From March 2022 to July 2023, the Federal Funds Rate crept higher and higher in efforts to wrangle runaway inflation. As a result, the U.S. economy has functioned in what we could call a structurally higher rate environment, compared to the recent past.
Now, jobs data and sticky CPI reports are suggesting we may need a lightening up of the interest rate path. Sure, we’ve had a few rate cuts so far, but you may wonder: What’s at stake if the next part of this saga entails a longer path of rate reduction? What are the implications for large versus small caps, and which sectors might see windfalls? Let’s walk through possible outcomes and how we consider them in active management.
Over the last five years, small caps have markedly underperformed large caps and the broader market. In 2021, with the economy reeling from economic stimulus and global supply chain backlogs resolving themselves, smalls were ripping. But by November 2024, small caps were trailing by around 19 percentage points. Today, that gap is closer to 40 percentage points. So, what gives?
Some, but not all, small companies may use a moderate to significant amount of debt to finance their growth. Higher debt costs can entail shrinking returns and cash for shareholders. Because these companies operate on a smaller scale compared to large and mega cap peers, their capacity to leverage operating costs to maintain earnings and cash flow tends to be relatively condensed.
Small caps also historically have experienced lower trading volumes, on average. Putting these three factors together feeds the flywheel for the negative sentiment and selling behavior that we’ve observed over the last three and a half years. We believe a reduction in borrowing cost—that may or may not come with increased economic activity—could lighten the pressure small caps are under.
There are a few views to be had on an approaching decline in the Fed Funds Rate. Some investors believe cuts indicate hard times ahead, others are focused on the relief for capital investment costs, and still others on the potential relief in housing, durables, and other consumer-centric expenditure.
In determining what might stick, I like to consider what rate changes mean for explicit (tangible) costs across different sectors.
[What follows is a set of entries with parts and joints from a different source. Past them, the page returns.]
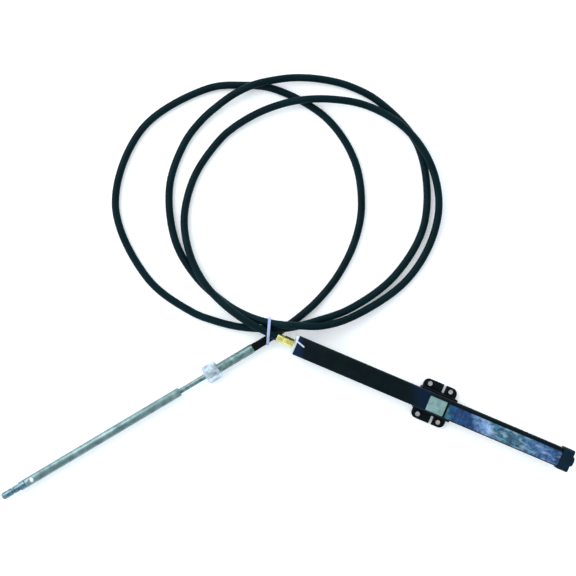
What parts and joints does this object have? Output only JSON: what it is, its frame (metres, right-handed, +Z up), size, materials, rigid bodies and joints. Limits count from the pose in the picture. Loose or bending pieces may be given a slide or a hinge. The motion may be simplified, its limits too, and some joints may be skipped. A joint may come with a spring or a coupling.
{
  "type": "boat steering cable",
  "caption": "Mechanical boat steering cable with a square rack tube on a bolted bracket, a long flexible cable in three loops, and a steel ram with a coupling nut.",
  "frame": {"origin": "a point on the mounting bracket's flat face, 26 mm along the rack tube from the middle of the four bolt holes, at floor level", "axes": "+X along the rack tube towards its end cap, +Y towards the loops of free cable, +Z up, away from the bracket's face"},
  "size_m": [0.9478, 0.9233, 0.0525],
  "materials": {
    "black_enamel": "satin",
    "black_jacket": "satin",
    "black_rubber": "matt",
    "black_cap": "satin",
    "zinc_plate": "bright plated",
    "brass": "bright turned",
    "steel": "ground",
    "grey_plate": "matt, worn",
    "blue_label": "glossy printed film",
    "white_nylon": "satin"
  },
  "bodies": {
    "housing": {"mounting_bracket": "black_enamel", "rack_tube": "black_enamel", "end_plug": "zinc_plate", "brass_fitting": "brass", "end_cap": "black_cap", "bracket_plate": "grey_plate", "rack_label": "blue_label", "rubber_sleeve": "black_rubber", "hub_tube": "steel", "guide_tube": "steel", "cable_jacket": "black_jacket", "cable_tie": "white_nylon"},
    "rack": {"toothed_rack": "steel"},
    "nut": {"coupling_nut": "zinc_plate"},
    "ram": {"ram_tube": "steel", "ram_end": "steel"}
  },
  "joints": [
    {"name": "ram_slide", "type": "slide", "parent": "housing", "child": "ram", "axis": [-0.5912, -0.8065, 0], "range_m": [-0.046, 0.183]},
    {"name": "rack_slide", "type": "slide", "parent": "housing", "child": "rack", "axis": [1, 0, 0], "range_m": [-0.183, 0.046]},
    {"name": "nut_turn", "type": "hinge", "parent": "housing", "child": "nut", "pos_m": [-0.41168, -0.10349, 0.0143], "axis": [-0.5912, -0.8065, 0], "continuous": true}
  ],
  "couplings": [
    {"joint": "rack_slide", "follows": "ram_slide", "ratio": -1}
  ]
}
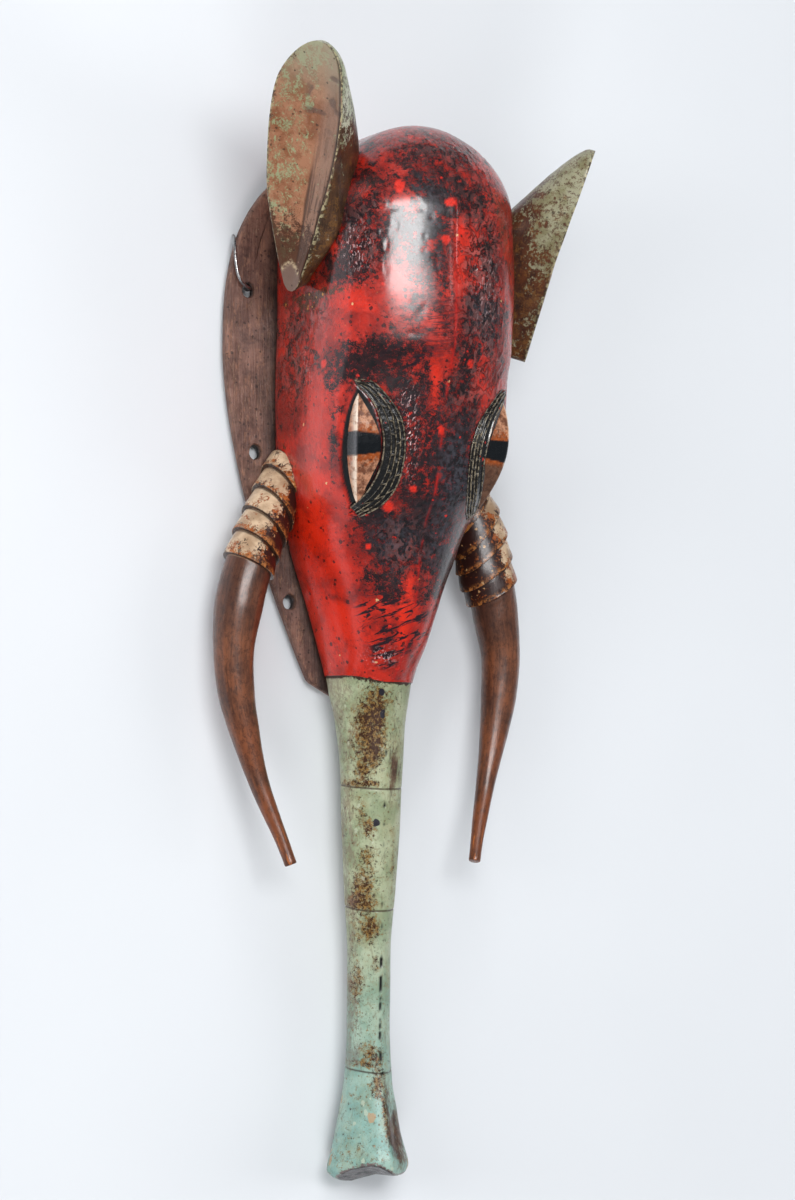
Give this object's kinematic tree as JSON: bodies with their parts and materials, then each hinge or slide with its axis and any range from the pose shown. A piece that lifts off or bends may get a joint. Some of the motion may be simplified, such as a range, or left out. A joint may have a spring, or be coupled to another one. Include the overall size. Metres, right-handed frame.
{
  "type": "elephant mask",
  "caption": "Carved and painted wooden elephant mask with upright ears, curved tusks, a long trunk, a drilled flange round a hollow back and a wire hanging loop",
  "frame": {"origin": "middle of the mask's outline, on the plane its back rests on", "axes": "+X across the face to the viewer's right, +Y along the mask from the trunk tip to the crown, +Z out of the face, up as it lies on its back"},
  "size_m": [0.2331, 0.7292, 0.1506],
  "materials": {
    "painted_wood": "worn gloss paint over dark wood",
    "wire": "dull drawn wire"
  },
  "bodies": {
    "root": {"carved_mask": "painted_wood", "hanging_wire": "wire"}
  },
  "joints": []
}
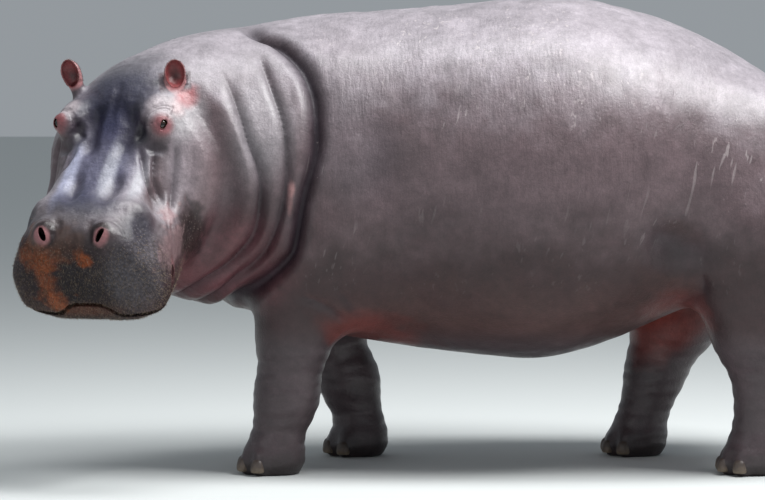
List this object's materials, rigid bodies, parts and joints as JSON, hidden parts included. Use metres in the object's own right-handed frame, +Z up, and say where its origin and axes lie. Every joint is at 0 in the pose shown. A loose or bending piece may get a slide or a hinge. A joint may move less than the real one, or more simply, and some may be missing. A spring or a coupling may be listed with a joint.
{
  "type": "hippopotamus",
  "caption": "Life-size hippopotamus standing mid-stride on four short legs, with a barrel body and the heavy head lowered and turned to its left.",
  "frame": {"origin": "on the ground, under the middle of the animal's box", "axes": "+Z up, +X from the animal's chest towards its tail, +Y to the animal's right"},
  "size_m": [2.7278, 1.4666, 1.5059],
  "materials": {
    "hide": "moist, finely wrinkled skin",
    "pale_hide": "moist pinkish skin",
    "eye": "wet gloss",
    "nail": "worn horn"
  },
  "bodies": {
    "root": {"head": "hide", "lower_jaw": "pale_hide", "neck": "hide", "trunk": "hide", "tail": "hide", "ear_left": "pale_hide", "ear_right": "pale_hide", "eye_left": "eye", "eye_right": "eye", "front_left_leg": "hide", "front_left_foot": "hide", "front_left_nail_1": "nail", "front_left_nail_2": "nail", "front_left_nail_3": "nail", "front_left_nail_4": "nail", "front_right_leg": "hide", "front_right_foot": "hide", "front_right_nail_1": "nail", "front_right_nail_2": "nail", "front_right_nail_3": "nail", "front_right_nail_4": "nail", "hind_left_leg": "hide", "hind_left_foot": "hide", "hind_left_nail_1": "nail", "hind_left_nail_2": "nail", "hind_left_nail_3": "nail", "hind_left_nail_4": "nail", "hind_right_leg": "hide", "hind_right_foot": "hide", "hind_right_nail_1": "nail", "hind_right_nail_2": "nail", "hind_right_nail_3": "nail", "hind_right_nail_4": "nail"}
  },
  "joints": []
}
In industrials, particularly construction, the long lag of rate hikes had us in a 10-month down streak for construction put-in-place, which has been falling year-over-year since Spring 2024.1 Data Center growth has taken off like a shot, but outside of AI-related projects, capital spending is a meager two percent on the whole. Should construction find some relief in lower rates, and therefore a reduction in some of their explicit costs, a return of breadth to that sector could present an opportunity for growth.
Industrials aren’t the only potential benefactor, though. Consumers face the direct effects of higher interest rates when they pay the mortgage man and when they finance durable goods like automobiles or certain home appliances and/or projects. Households are also up against the increased costs of goods and services that businesses might pass onto them because of higher borrowing costs.
Lower rates don’t guarantee a basket-filling windfall for consumer-facing companies, but a reduction in explicit financing costs—from one’s own home to what a CPG company pays for supply chain financing and eventually passes on—begs us to consider where gains might be captured.
This wouldn’t be a financial newsletter without a sports metaphor, right? Baseball players can’t predict exactly where in the field a hit will end up. Instead, they position themselves across the infield and outfield to increase their chances of fielding the ball to deny base runners.
Active management in this market looks much the same and, at Motley Fool Asset Management, we’re playing a game with four main "positions" rather than nine. By adhering to high standards to our Four Pillars of Quality (Management, Culture, & Incentives, Economics, Competitive Advantage, and Trajectory) we aim to increase our chances of making the catch, whether the market hits us with a line-drive of low rates or a deep-center fly of runaway inflation.
So, rather than trying to time the market with a faulty crystal ball, we play the field 24/7 with our big four. Leaning into quality doesn’t mean we always "win", but we believe it certainly makes for well-guarded bases and opens the window for alpha.